Trade in used clothing is no longer a marginal by-product of consumption; it is a structured global market that has expanded sharply over three decades. Yet its governance remains fragmented. Harmonized System codes, waste definitions, and inspection practices were not designed to arbitrate between rewearable stock and low-grade waste. The result is regulatory ambiguity at a time when trade volumes leave little room for classification error. Circularity in this sector depends less on market growth than on whether border standards can differentiate value retention from waste displacement.
Import values in 2023 were more than thirteen times higher than in 1993, reflecting the integration of secondhand flows into formal trade channels rather than informal redistribution networks. The expansion has delivered clear economic opportunities for exporting and importing markets alike. At the same time, it has exposed structural weaknesses in classification and quality control systems that were not built for this level of volume or complexity.
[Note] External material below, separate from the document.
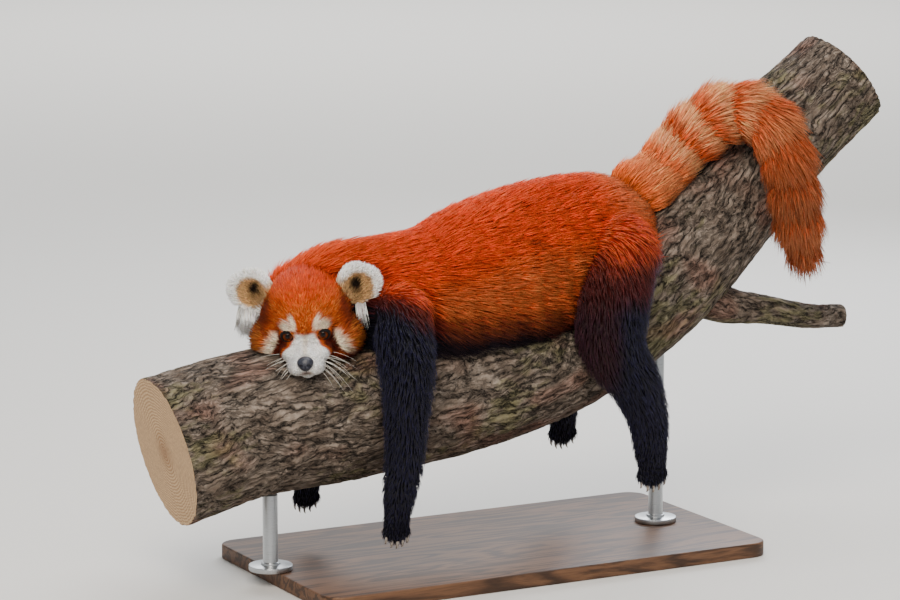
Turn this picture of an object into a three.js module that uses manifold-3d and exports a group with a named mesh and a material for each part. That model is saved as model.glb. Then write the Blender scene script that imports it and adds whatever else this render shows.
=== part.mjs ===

Where customs codes do not distinguish granular quality grades, and where documentation does not reliably signal downstream handling, regulators face a practical dilemma. Consignments described as reusable garments may include a spectrum of conditions, from high-quality resale items to material that quickly becomes waste after arrival. The absence of precise definitions and enforceable sorting standards creates uneven incentives, rewarding exporters who move lower-grade stock under the same headings as higher-value goods.
The consequence is not merely administrative inefficiency. Importing countries can bear the cost of additional sorting, disposal, and environmental management when shipments do not meet commercial or reuse expectations. In this context, the trade question shifts from liberalisation to integrity. The issue is whether technical regulation can align classification, inspection, and liability in ways that protect legitimate reuse markets while preventing the transfer of disposal burdens across borders.
The analysis is set out in Making trade work for circularity: Improving circularity in secondhand clothing through trade regulation, a joint UNECE–ECLAC publication released by the United Nations in 2026.
The challenge is systemic rather than episodic. Without clearer regulatory architecture, the scale that makes secondhand clothing commercially significant also magnifies the risks of misclassification and waste leakage. Circular performance therefore hinges on rule design as much as on trade volume.